Stated task: Look through the data below and work out how many lines contain the string "parts". Give the number alone.

********

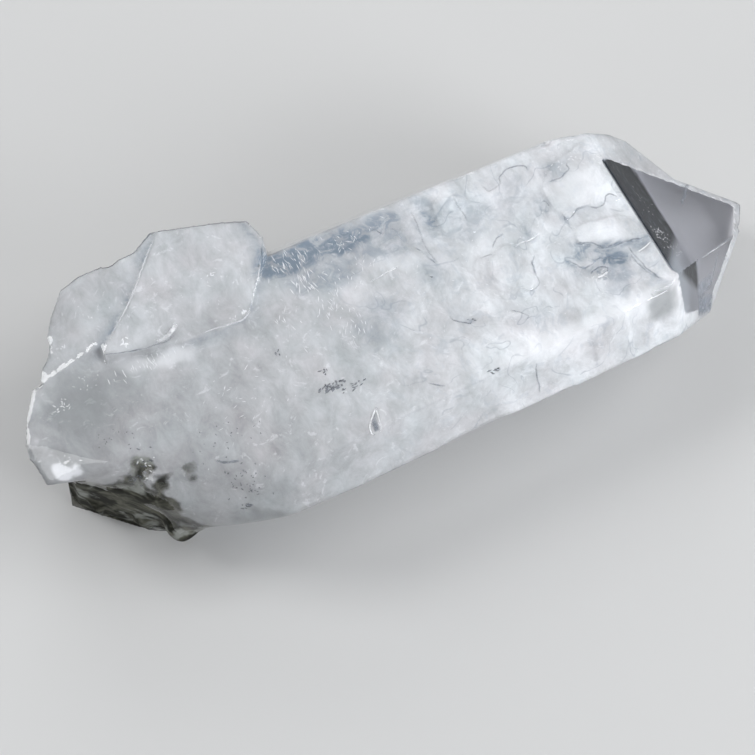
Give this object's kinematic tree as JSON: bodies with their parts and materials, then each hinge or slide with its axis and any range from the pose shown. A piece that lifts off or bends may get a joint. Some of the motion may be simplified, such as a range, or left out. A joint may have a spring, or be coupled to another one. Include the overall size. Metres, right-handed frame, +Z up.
{
  "type": "quartz cluster",
  "caption": "Milky to clear quartz: a large pointed prism lying on one face, with a smaller blunt crystal and a broken, stained root grown to it; a display specimen.",
  "frame": {"origin": "middle of the bounding box, on the surface it rests on", "axes": "+X along the large crystal's c axis towards its point, +Z up out of its wide upper prism face, +Y towards the smaller crystal at the back"},
  "size_m": [0.127, 0.0514, 0.0323],
  "materials": {
    "quartz": "milky white to clear quartz with smooth prism faces, faint growth lines, and an olive-brown stain in the broken root"
  },
  "bodies": {
    "root": {"quartz_cluster": "quartz"}
  },
  "joints": []
}
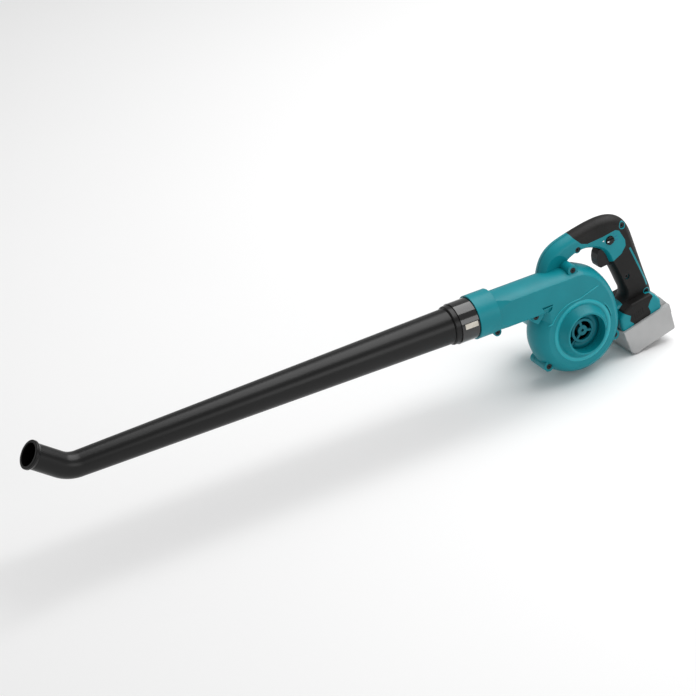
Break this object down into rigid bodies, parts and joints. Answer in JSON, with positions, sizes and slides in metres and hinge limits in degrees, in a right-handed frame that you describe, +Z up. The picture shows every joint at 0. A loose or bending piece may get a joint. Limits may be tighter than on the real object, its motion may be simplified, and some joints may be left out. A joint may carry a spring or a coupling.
{
  "type": "leaf blower",
  "caption": "Hand-held cordless leaf blower: fan scroll with side air inlet, loop handle with trigger, slide-on battery and a long tapered nozzle with a bent tip.",
  "frame": {"origin": "centre of the air inlet's mouth, on the fan axis", "axes": "+X from the nozzle towards the handle and battery, -Y out of the air inlet, +Z up"},
  "size_m": [0.9871, 0.1445, 0.213],
  "materials": {
    "teal_shell": "satin moulded plastic",
    "soft_grip": "fine textured overmould",
    "black_screw": "blackened steel",
    "black_plastic": "satin moulded plastic",
    "gloss_black": "gloss",
    "pale_mark": "gloss",
    "seal_rubber": "soft",
    "battery_shell": "satin",
    "button_plastic": "satin",
    "cell_wrap": "wrapped cell",
    "steel": "machined",
    "magnet": "matt",
    "copper": "machined",
    "board": "lacquered"
  },
  "bodies": {
    "machine": {"housing_near": "teal_shell", "housing_far": "teal_shell", "grip_overmould_near": "soft_grip", "grip_overmould_far": "soft_grip", "inlet_guard": "teal_shell", "fan_back_plate": "black_plastic", "motor_cover": "teal_shell", "outlet_seal": "seal_rubber", "motor_can": "steel", "magnet_upper": "magnet", "magnet_lower": "magnet", "motor_end_bell": "black_plastic", "brush_rear": "copper", "brush_front": "copper", "bearing_front": "steel", "bearing_rear": "steel", "motor_mount": "seal_rubber", "switch_body": "black_plastic", "control_board": "board", "terminal_block": "black_plastic", "terminal_blades": "copper", "trigger_spring": "steel", "screw_collar": "black_screw", "screw_tongue": "black_screw", "screw_scroll_front": "black_screw", "screw_scroll_top": "black_screw", "screw_scroll_rear": "black_screw", "screw_arch": "black_screw", "screw_handle_top": "black_screw", "screw_grip": "black_screw", "screw_grip_rear": "black_screw"},
    "rotor": {"impeller": "black_plastic", "fan_nut": "steel", "motor_shaft": "steel", "armature_core": "steel", "commutator": "copper"},
    "trigger": {"trigger": "black_plastic"},
    "selector": {"selector_dial": "black_plastic", "dial_pointer": "pale_mark"},
    "nozzle": {"nozzle_sleeve": "gloss_black", "mark_plate": "pale_mark", "long_pipe": "black_plastic", "pipe_bend": "black_plastic", "pipe_tip": "black_plastic"},
    "battery": {"battery_upper": "battery_shell", "battery_lower": "battery_shell", "battery_board": "board", "button_spring": "steel", "battery_cell_1": "cell_wrap", "battery_cell_2": "cell_wrap", "battery_cell_3": "cell_wrap", "battery_cell_4": "cell_wrap", "battery_cell_5": "cell_wrap", "battery_cell_6": "cell_wrap", "battery_screw_1": "steel", "battery_screw_2": "steel", "battery_screw_3": "steel", "battery_screw_4": "steel"},
    "release_button": {"release_button": "button_plastic"}
  },
  "joints": [
    {"name": "rotor_spin", "type": "hinge", "parent": "machine", "child": "rotor", "pos_m": [0, 0.06, 0], "axis": [0, 1, 0], "continuous": true},
    {"name": "trigger_squeeze", "type": "slide", "parent": "machine", "child": "trigger", "axis": [1, 0, 0], "range_m": [0, 0.007], "stiffness_N_per_m": 600, "springref_m": -0.008, "deforming": ["trigger_spring"]},
    {"name": "selector_turn", "type": "hinge", "parent": "machine", "child": "selector", "pos_m": [0.0735, 0.04, 0.1065], "axis": [0, 1, 0], "range_deg": [0, 60]},
    {"name": "nozzle_twist", "type": "hinge", "parent": "machine", "child": "nozzle", "pos_m": [-0.15, 0.0435, 0.066], "axis": [1, 0, 0], "range_deg": [0, 30]},
    {"name": "battery_slide", "type": "slide", "parent": "machine", "child": "battery", "axis": [0.9724, 0, 0.2334], "range_m": [0, 0.085]},
    {"name": "release_press", "type": "slide", "parent": "battery", "child": "release_button", "axis": [0.2334, 0, -0.9724], "range_m": [0, 0.0035], "stiffness_N_per_m": 400, "springref_m": -0.006, "deforming": ["button_spring"]}
  ]
}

********

Solution to this problem: 2